Note that Nick Hundley happened to catch today’s game for San Francisco. That meant that a certain lad sat on the bench, waiting for an opportunity to impact the game. Bruce Bochy looked down the dugout and said, “You know what? Maybe I should let the guy who has a legitimate shot at being the greatest catcher since Johnny Bench have a crack at the plate today.”

And he did. Mind you: Buster Posey’s wRC+ of 143 is the highest since his MVP season in 2012. Second base lay open, arms wide, ready to embrace a baserunner to make room for Posey on first base.

Bryan Shaw pitched to him anyway.

He opened up with a called strike and a foul ball. Things looked glorious. Then, Shaw got cheeky. Three consecutive balls filled the count. Then, the reckoning came:

Of course the Indians didn’t come back to win this game. After a pitcher leaves with what appears to be a devastating injury, a veteran whiffs completely on a routine grounder, and your pack animal reliever blows the lead, can you honestly expect a team to come back and win?

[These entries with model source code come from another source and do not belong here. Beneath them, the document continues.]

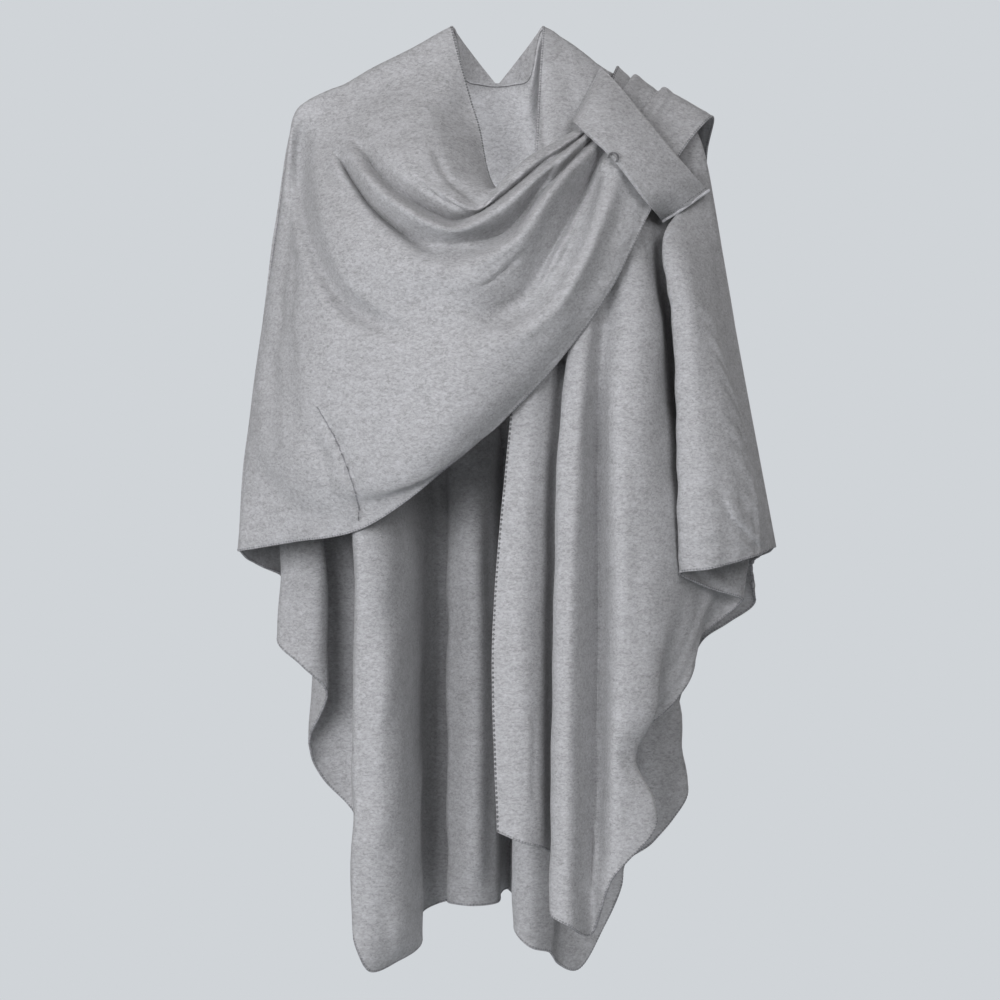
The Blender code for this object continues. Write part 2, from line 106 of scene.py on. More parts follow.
# share of each fold's way from the front edge to the side edge there; a pleat starts at each of TAIL_PLEATS
TAIL_SHARES = (0, 0.05, 0.11, 0.16, 0.185, 0.27, 0.36, 0.45, 0.475, 0.54, 0.61, 0.68, 0.76, 0.84, 0.92, 1)
TAIL_PLEATS = (0, 0.172, 0.462, 1)
TAIL_PLEAT_DEPTH = 7

# left front, a row for each fold from its front edge to its cuff:
# top on the shoulder and arm line (x, z), then (x, z, y) at collar, chest, ribs, waist, hip and hem
LEFT_FRONT_FOLDS = (
    ("front edge", (49, 77), (44, 0, -48), (39, -96, -82), (25, -220, -96),
     (14, -342, -102), (-5, -578, -108), (0, -783, -110)),
    ("flat", (59, 72), (59, 0, -47), (58, -96, -83), (46, -220, -98),
     (35, -342, -105), (25, -578, -113), (28, -795, -114)),
    ("under pleat", (67, 66), (71, -2, -44), (74, -96, -80), (61, -220, -90),
     (53, -342, -93), (46, -578, -96), (49, -800, -96)),
    ("pleat back", (75, 61), (80, -4, -41), (87, -97, -73), (77, -220, -70),
     (71, -332, -68), (66, -578, -66), (69, -813, -64)),
    ("pleat turn", (81, 57), (88, -7, -40), (94, -100, -72), (89, -220, -78),
     (85, -332, -80), (87, -578, -74), (88, -826, -72)),
    ("pleat ridge", (89, 51), (96, -12, -40), (102, -103, -76), (87, -212, -95),
     (70, -321, -107), (61, -578, -117), (57, -870, -117)),
    ("ridge face", (98, 44), (106, -17, -39), (111, -107, -77), (100, -222, -102),
     (88, -342, -118), (78, -578, -128), (75, -883, -127)),
    ("soft valley", (110, 34), (117, -24, -37), (122, -112, -74), (115, -226, -82),
     (108, -342, -88), (107, -578, -88), (100, -893, -94)),
    ("broad ridge", (126, 25), (131, -32, -34), (134, -118, -72), (134, -230, -96),
     (129, -342, -113), (132, -578, -120), (122, -835, -114)),
    ("broad side", (140, 16), (141, -40, -31), (142, -122, -69), (150, -232, -98),
     (148, -342, -112), (156, -578, -116), (169, -779, -106)),
    ("edge roll", (153, 9), (150, -47, -28), (150, -126, -66), (163, -234, -90),
     (163, -342, -102), (171, -578, -106), (171, -752, -98)),
    ("edge hollow", (164, 2), (157, -54, -25), (155, -131, -62), (172, -236, -76),
     (174, -342, -86), (185, -556, -90), (149, -703, -84)),
    ("under sleeve", (174, -4), (165, -61, -22), (162, -136, -57), (176, -238, -54),
     (185, -342, -62), (204, -524, -64), (192, -642, -66)),
    ("inner turn", (184, -10), (173, -68, -20), (169, -141, -42), (183, -240, -22),
     (196, -342, -20), (224, -494, -36), (211, -606, -50)),
    ("inner back", (193, -16), (182, -75, -18), (179, -146, -30), (200, -242, -4),
     (216, -342, 2), (247, -476, -14), (211, -581, -34)),
    ("back line", (200, -22), (189, -82, -17), (189, -150, -25), (218, -244, 0),
     (234, -342, 10), (264, -460, 4), (256, -542, -4)),
    ("back turn", (207, -29), (196, -89, -18), (195, -150, -27), (226, -244, -9),
     (242, -342, 2), (269, -452, -4), (262, -535, -12)),
    ("middle leg", (213, -37), (202, -96, -22), (195, -150, -46), (214, -240, -42),
     (222, -342, -38), (230, -445, -46), (226, -522, -50)),
    ("sleeve ridge", (218, -49), (207, -105, -30), (179, -148, -73), (188, -236, -82),
     (192, -321, -86), (194, -428, -88), (196, -506, -84)),
    ("sleeve face", (224, -73), (215, -120, -30), (200, -171, -76), (208, -246, -92),
     (212, -321, -98), (219, -417, -101), (226, -502, -96)),
    ("sleeve side", (233, -123), (229, -166, -30), (228, -225, -66), (235, -280, -78),
     (241, -332, -83), (249, -407, -86), (256, -494, -80)),
    ("outer side", (250, -225), (249, -262, -30), (252, -305, -48), (259, -335, -56),
     (264, -364, -61), (273, -417, -64), (279, -487, -57)),
    ("cuff", (297, -478), (296, -479, -10), (294, -479, -17), (292, -480, -21),
     (291, -480, -26), (289, -482, -32), (287, -483, -36)),
)
LEFT_FRONT_CELLS = 2          # between two folds
LEFT_FRONT_ALONG = (1, 2, 2, 2, 2, 3, 3)

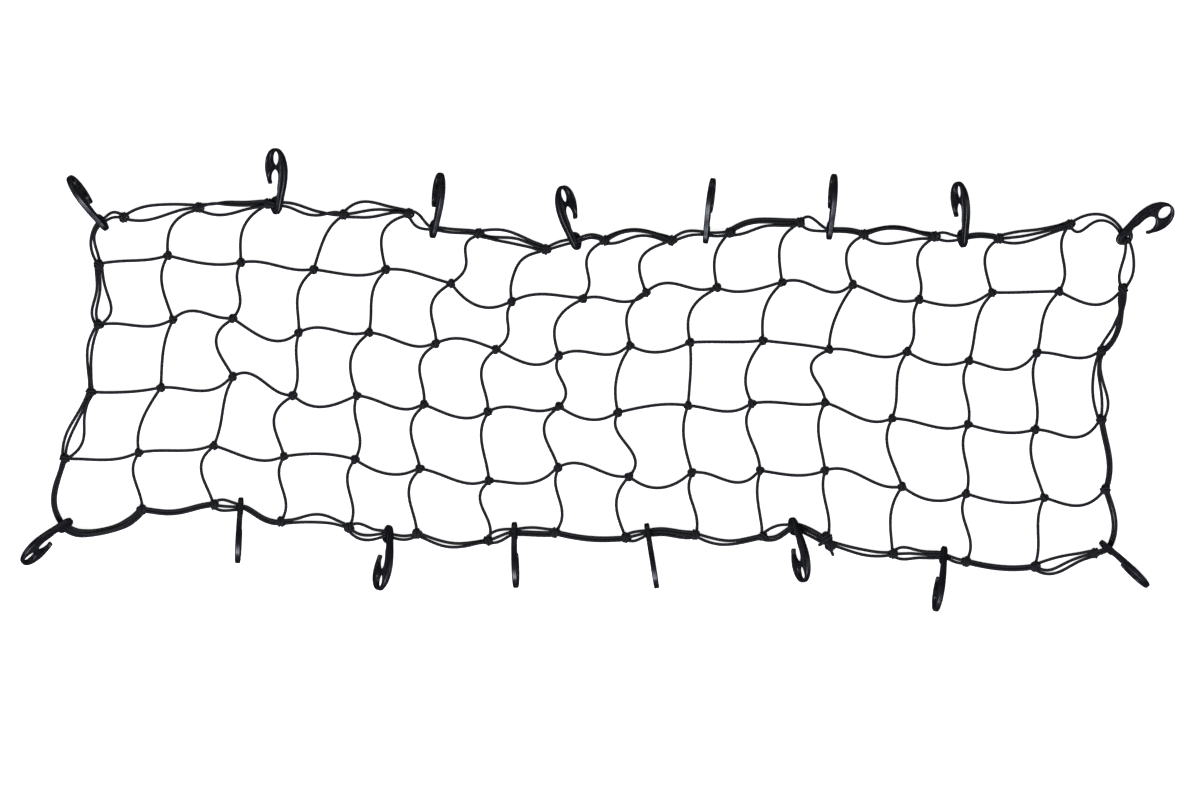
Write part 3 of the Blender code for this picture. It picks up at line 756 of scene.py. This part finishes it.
def ease(share):
    share = min(max(share, 0.0), 1.0)
    return 1 - share * share * (3 - 2 * share)


def steer(start, finish, bow, across, startLeg, finishLeg, startAside=Vector(), finishAside=Vector()):
    # points that a cord passes on its way from one stop to the next
    sideways = Vector((0, -sheet["square"], 0)) if across else Vector((sheet["square"], 0, 0))
    run = finish - start
    count = max(3, round(run.length / cordForm["lay"]))
    low = cordForm["radius"]
    points = []
    for index in range(count + 1):
        share = index / count
        point = start + run * share + sideways * stray(share, bow)
        fromStart = (start.z - low) * ease(share * run.length / startLeg)
        fromFinish = (finish.z - low) * ease((1 - share) * run.length / finishLeg)
        point.z = low + max(fromStart, 0) + max(fromFinish, 0)
        point += startAside * ease(share * run.length / cordForm["fanOut"])
        point += finishAside * ease((1 - share) * run.length / cordForm["fanOut"])
        points.append(point)
    return points


def smoothPath(points, step):
    # a curve through all the points, cut into even steps
    padded = [points[0] * 2 - points[1], *points, points[-1] * 2 - points[-2]]
    fine = []
    for before, here, there, after in zip(padded, padded[1:], padded[2:], padded[3:]):
        pieces = max(2, math.ceil((there - here).length / step * 3))
        for index in range(pieces):
            t = index / pieces
            fine.append(
                (
                    here * 2
                    + (there - before) * t
                    + (before * 2 - here * 5 + there * 4 - after) * t**2
                    + (here * 3 - before - there * 3 + after) * t**3
                )
                / 2
            )
    fine.append(points[-1].copy())
    lengths = [0.0]
    for here, there in zip(fine, fine[1:]):
        lengths.append(lengths[-1] + (there - here).length)
    count = max(2, round(lengths[-1] / step))
    even, place = [], 0
    for index in range(count + 1):
        wanted = lengths[-1] * index / count
        while place < len(lengths) - 2 and lengths[place + 1] < wanted:
            place += 1
        span = lengths[place + 1] - lengths[place]
        even.append(fine[place].lerp(fine[place + 1], (wanted - lengths[place]) / span if span else 0))
    return even


def knotSpot(name):
    return onSheet(*knots[name], cordForm["knotHeight"])


def layMeshCords():
    paths = []
    top = [(x, y, None, below) for x, y, below in topEdge]
    leg = cordForm["knotLeg"]
    for rowNumber, row in enumerate([top, *rows]):
        for number, (_, _, right, below) in enumerate(row):
            here = knotSpot(knotName(rowNumber, number))
            if right is not None:
                there = knotSpot(knotName(rowNumber, number + 1))
                paths.append(steer(here, there, right, True, leg, leg))
            if below is not None:
                there = knotSpot(knotName(rowNumber + 1, number))
                paths.append(steer(here, there, below, False, leg, leg))
    return [smoothPath(points, cordForm["step"]) for points in paths]


def stopSpot(name):
    if name in hookPoses:
        return hookPoses[name] @ eyeCentre
    return knotSpot(name)


def endOfCord(name, toward, order, count, bowSide):
    # where the cords meet a knot or come out of an eye, and how far aside of that each one lies
    offset = (order - (count - 1) / 2) * cordForm["sideBySide"]
    if name in hookPoses:
        axes = hookPoses[name].to_3x3()
        through = axes.col[2].normalized()
        upHook = axes.col[0].normalized()
        if through.dot(toward - stopSpot(name)) < 0:
            through = -through
        if upHook.dot(bowSide) < 0:
            offset = -offset
        return stopSpot(name) + through * cordForm["eyeSpan"], upHook * offset
    return knotSpot(name), bowSide * offset * 0.9


def layEdgeCords():
    # every cord runs from knot to knot, and passes through the eye of each hook on its way
    whole, atEyes = [], {}
    for edge, stops in edges.items():
        across = edge in ("top", "bottom")
        for (here, bows), (there, _) in zip(stops, stops[1:]):
            start, finish = stopSpot(here), stopSpot(there)
            run = finish - start
            bowSide = Vector((0, -1, 0)) if across else Vector((1, 0, 0))
            bowSide = (bowSide - run.normalized() * bowSide.dot(run.normalized())).normalized()
            for order, bow in enumerate(bows):
                first, firstAside = endOfCord(here, finish, order, len(bows), bowSide)
                last, lastAside = endOfCord(there, start, order, len(bows), bowSide)
                legs = [cordForm["eyeLeg" if stop in hookPoses else "knotLeg"] for stop in (here, there)]
                points = steer(first, last, bow, across, *legs, firstAside, lastAside)
                if here in hookPoses:
                    atEyes.setdefault(here, []).append(points[::-1])
                if there in hookPoses:
                    atEyes.setdefault(there, []).append(points)
                if here not in hookPoses and there not in hookPoses:
                    whole.append(points)
    for name, cords in atEyes.items():
        axes = hookPoses[name].to_3x3()
        through, upHook = axes.col[2], axes.col[0]
        middle = stopSpot(name)
        sides = {-1: [], 1: []}
        for points in cords:
            sides[1 if through.dot(points[-1] - middle) > 0 else -1].append(points)
        for side in sides.values():
            side.sort(key=lambda points: upHook.dot(points[-1] - middle))
        while sides[-1] and sides[1]:
            incoming, outgoing = sides[-1].pop(), sides[1].pop()
            whole.append(incoming + outgoing[::-1])
        for side in (-1, 1):
            for points in sides[side]:
                whole.append(points + [middle + upHook * upHook.dot(points[-1] - middle)])
    return [smoothPath(points, cordForm["step"]) for points in whole]


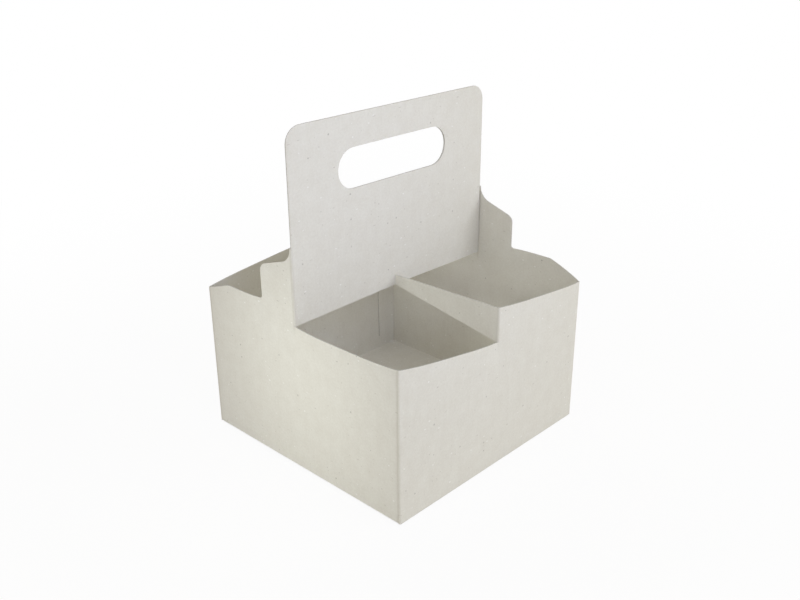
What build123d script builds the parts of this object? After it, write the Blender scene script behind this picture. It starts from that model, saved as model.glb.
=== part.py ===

Well, they almost did. ‘cept they loaded the bases first and then decided to lose.

But what did Tito have to say?

Would you look at that! Interviews!

I’m hoping that Tito simply mispoke when he said “Panik [was] hitting next”, because Joe Panik wasn’t in the lineup today. The only thing I can potentially imagine here is that Panik was on-deck as a pinch hitter who was then lifted after Posey hit his double. On the broadcast, Matt Underwood made a point of stating that Gorkys Hernandez would come up next. You know. If Shaw just happened to walk Buster Posey.

You hate intentional walks

Yes, I do. I’ve long been an opponent of intentional walks. In most situations that they are deployed, they don’t make a great deal of sense. Before the seventh inning stretch? A mistake. In a game that isn’t tied or a one-run deficit? A mistake. Not gaining a platoon advantage and setting up a double play/force out and neutralizing a superior hitter? Usually a mistake.

Yesterday, the Indians should have walked Buster Posey, who came in to pinch-hit. They should have done it at the beginning of the at-bat, and they didn’t. Shaw ran the count to 0-2, at which point it made sense to keep pitching to the best catcher in a generation. Once the count became full, I don’t understand why the Indians didn’t put him on base.

No, man. You really hate intentional walks. You wrote 5,000 words about it one time

I know, okay? This is one of the rare instances when it really did make sense.

By walking Posey, the Indians open up a force out at every single base. This means any ball on the ground is pretty much guaranteed to be an out, including the force-out at home.

By walking Posey, the Indians take the bat out of the best hitter in the San Francisco Giants lineup, a man who will likely end his career as one of the five best backstops ever.

By walking Posey, the Indians get to face a career .221/.293/.321 hitter; a man tossed between major and minor league teams; a player worth -1.3bWAR this season alone, and with one of the strangest first names in baseball: Gorkys Hernandez.

I argue that in this situation, the extra run represented by Posey doesn’t matter at all. If the Giants take the lead in the bottom of the 8th at home with a three-run inning, then the odds of the Indians winning are remote anyway. By contrast, the odds of Gorkys doing anything worthwhile at the plate against an above-average reliever in the age of the strikeout are infinitesimal. To add insult to injury, he struck out after Posey hit the game-winner.

As it stands, the Indians blew not another game, but another entire series to an opponent in the cellar of its division. This time it involved an injury, an error, and a decision to pitch to one of the best catchers of all-time with the game on the line when a free base awaited him and the runs didn’t really matter.

I love baseball and I love the Indians. In light of recent events, this makes me a masochist.